── MATERIAL
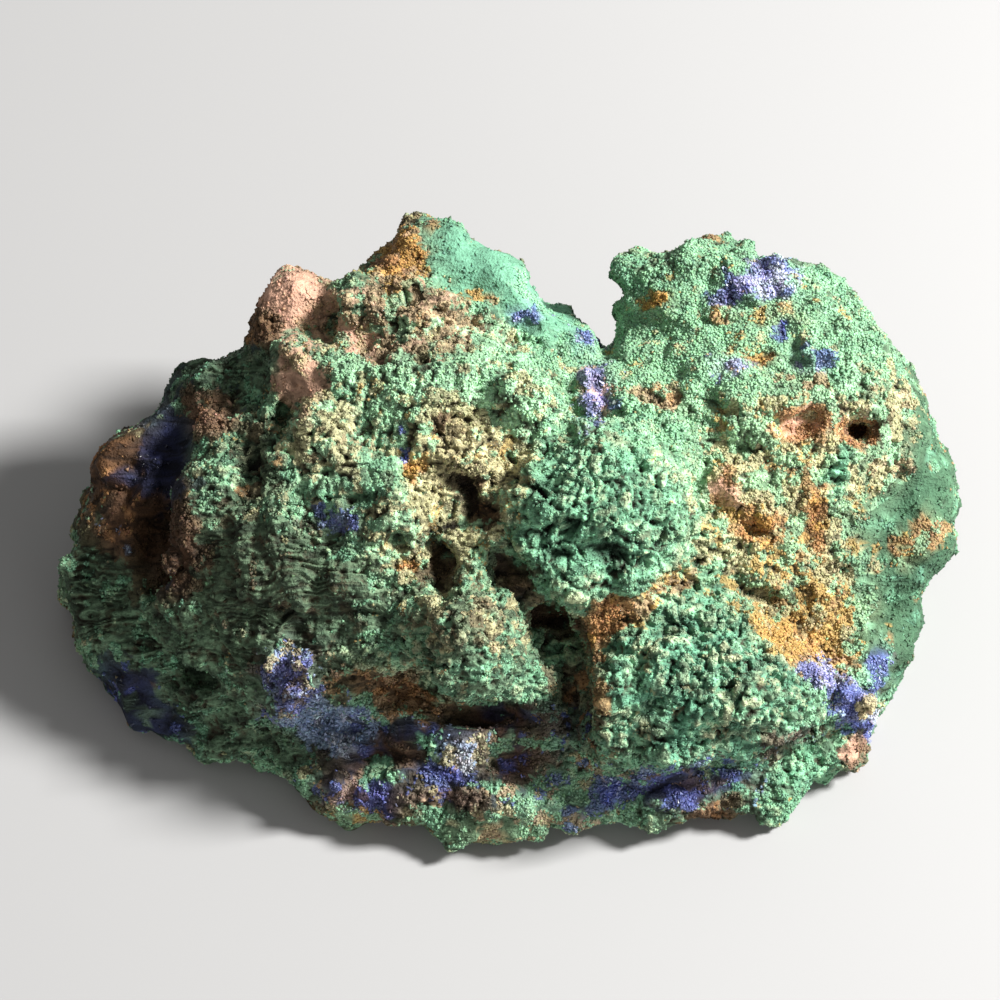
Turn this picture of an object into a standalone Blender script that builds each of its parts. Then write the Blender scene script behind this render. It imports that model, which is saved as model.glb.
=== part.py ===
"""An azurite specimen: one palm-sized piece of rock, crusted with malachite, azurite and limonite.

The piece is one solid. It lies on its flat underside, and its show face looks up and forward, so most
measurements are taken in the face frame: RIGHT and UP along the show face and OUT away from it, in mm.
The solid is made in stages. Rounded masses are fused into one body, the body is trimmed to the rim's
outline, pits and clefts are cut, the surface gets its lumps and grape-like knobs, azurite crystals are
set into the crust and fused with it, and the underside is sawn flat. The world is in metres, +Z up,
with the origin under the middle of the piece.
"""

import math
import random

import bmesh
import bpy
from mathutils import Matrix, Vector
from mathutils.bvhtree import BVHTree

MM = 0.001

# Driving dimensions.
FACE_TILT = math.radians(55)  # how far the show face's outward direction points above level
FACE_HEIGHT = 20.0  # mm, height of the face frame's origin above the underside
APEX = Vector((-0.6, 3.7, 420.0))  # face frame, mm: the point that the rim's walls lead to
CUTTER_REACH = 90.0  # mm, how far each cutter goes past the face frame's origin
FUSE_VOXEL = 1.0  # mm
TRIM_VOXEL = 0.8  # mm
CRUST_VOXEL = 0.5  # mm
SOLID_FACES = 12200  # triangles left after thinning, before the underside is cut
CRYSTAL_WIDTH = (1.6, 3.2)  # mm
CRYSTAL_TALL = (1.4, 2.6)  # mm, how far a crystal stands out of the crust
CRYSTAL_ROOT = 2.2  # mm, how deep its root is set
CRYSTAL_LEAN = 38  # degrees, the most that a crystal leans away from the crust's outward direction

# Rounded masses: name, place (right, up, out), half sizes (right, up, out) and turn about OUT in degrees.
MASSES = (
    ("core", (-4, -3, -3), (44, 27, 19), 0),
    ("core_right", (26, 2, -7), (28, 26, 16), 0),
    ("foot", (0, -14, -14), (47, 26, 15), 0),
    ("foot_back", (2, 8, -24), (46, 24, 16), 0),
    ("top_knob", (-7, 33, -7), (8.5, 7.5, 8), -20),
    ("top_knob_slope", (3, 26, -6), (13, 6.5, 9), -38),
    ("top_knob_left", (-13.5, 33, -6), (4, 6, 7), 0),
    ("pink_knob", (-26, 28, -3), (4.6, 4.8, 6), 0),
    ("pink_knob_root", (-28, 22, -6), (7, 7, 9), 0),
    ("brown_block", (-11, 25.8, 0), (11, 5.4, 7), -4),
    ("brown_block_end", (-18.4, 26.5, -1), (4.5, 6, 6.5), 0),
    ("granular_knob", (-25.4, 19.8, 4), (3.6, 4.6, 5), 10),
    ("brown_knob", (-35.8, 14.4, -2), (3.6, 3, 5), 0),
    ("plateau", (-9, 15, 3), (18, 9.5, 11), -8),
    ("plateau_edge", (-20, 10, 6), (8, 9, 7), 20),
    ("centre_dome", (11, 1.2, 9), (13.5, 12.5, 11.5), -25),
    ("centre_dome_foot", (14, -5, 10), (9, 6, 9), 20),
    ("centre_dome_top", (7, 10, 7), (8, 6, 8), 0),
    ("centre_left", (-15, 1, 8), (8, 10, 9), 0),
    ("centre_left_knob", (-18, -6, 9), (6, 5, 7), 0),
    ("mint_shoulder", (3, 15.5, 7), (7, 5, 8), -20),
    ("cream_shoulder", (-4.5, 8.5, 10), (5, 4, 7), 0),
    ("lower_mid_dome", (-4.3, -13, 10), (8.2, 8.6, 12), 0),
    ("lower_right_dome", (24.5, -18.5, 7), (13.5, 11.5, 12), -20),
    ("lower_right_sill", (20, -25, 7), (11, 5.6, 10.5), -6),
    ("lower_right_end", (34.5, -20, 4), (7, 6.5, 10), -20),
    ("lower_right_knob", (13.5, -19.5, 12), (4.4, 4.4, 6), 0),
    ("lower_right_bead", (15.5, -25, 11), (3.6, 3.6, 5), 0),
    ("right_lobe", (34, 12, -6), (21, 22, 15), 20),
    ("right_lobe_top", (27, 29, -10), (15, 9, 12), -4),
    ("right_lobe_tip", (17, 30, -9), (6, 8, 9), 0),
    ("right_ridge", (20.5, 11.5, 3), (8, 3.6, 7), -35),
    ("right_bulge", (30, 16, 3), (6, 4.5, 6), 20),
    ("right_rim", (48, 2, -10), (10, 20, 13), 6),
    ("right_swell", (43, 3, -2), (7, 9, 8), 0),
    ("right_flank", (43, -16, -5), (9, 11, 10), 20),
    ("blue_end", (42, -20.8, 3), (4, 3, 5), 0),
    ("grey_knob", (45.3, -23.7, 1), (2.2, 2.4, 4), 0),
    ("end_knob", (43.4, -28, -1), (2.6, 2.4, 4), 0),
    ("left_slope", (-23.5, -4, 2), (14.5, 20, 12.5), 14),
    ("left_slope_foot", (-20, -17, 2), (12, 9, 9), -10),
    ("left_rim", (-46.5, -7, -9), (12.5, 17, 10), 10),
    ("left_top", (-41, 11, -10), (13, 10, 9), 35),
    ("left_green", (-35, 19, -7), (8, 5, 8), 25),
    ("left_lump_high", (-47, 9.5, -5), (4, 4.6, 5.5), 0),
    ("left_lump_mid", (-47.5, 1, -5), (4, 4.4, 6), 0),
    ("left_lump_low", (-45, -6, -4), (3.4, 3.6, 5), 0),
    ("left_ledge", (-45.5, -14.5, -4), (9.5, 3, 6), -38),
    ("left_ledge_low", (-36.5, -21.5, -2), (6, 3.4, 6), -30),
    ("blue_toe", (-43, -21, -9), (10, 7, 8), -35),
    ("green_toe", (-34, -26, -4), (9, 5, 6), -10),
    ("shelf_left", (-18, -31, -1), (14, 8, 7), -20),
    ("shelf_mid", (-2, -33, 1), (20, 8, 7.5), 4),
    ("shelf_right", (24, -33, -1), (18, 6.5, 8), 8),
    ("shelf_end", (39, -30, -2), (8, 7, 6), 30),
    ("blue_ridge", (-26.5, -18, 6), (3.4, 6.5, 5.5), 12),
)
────
EXERCISE BRIEF => Return the lines above precisely as they appear, beginning at the first line and ending at the line with "azurite and limonite.", and nothing after it.

WORKED SOLUTION =>
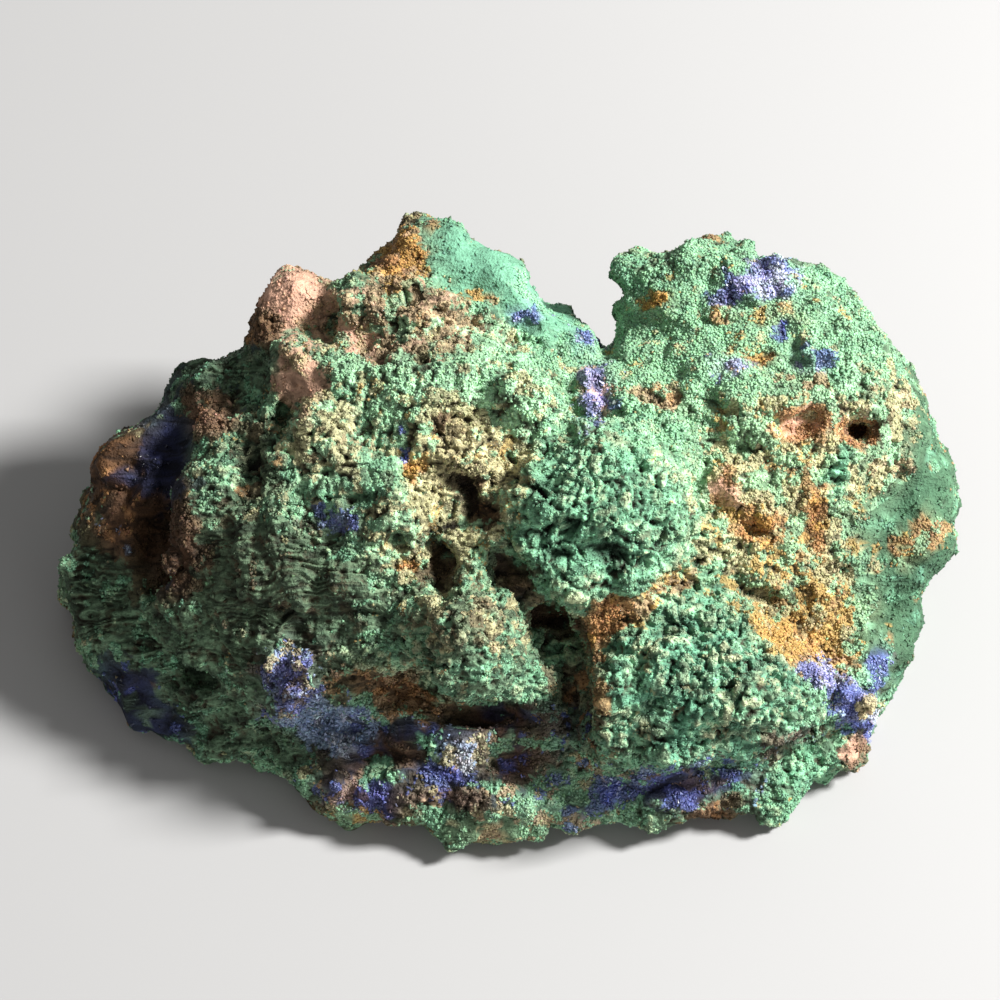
Turn this picture of an object into a standalone Blender script that builds each of its parts. Then write the Blender scene script behind this render. It imports that model, which is saved as model.glb.
=== part.py ===
"""An azurite specimen: one palm-sized piece of rock, crusted with malachite, azurite and limonite.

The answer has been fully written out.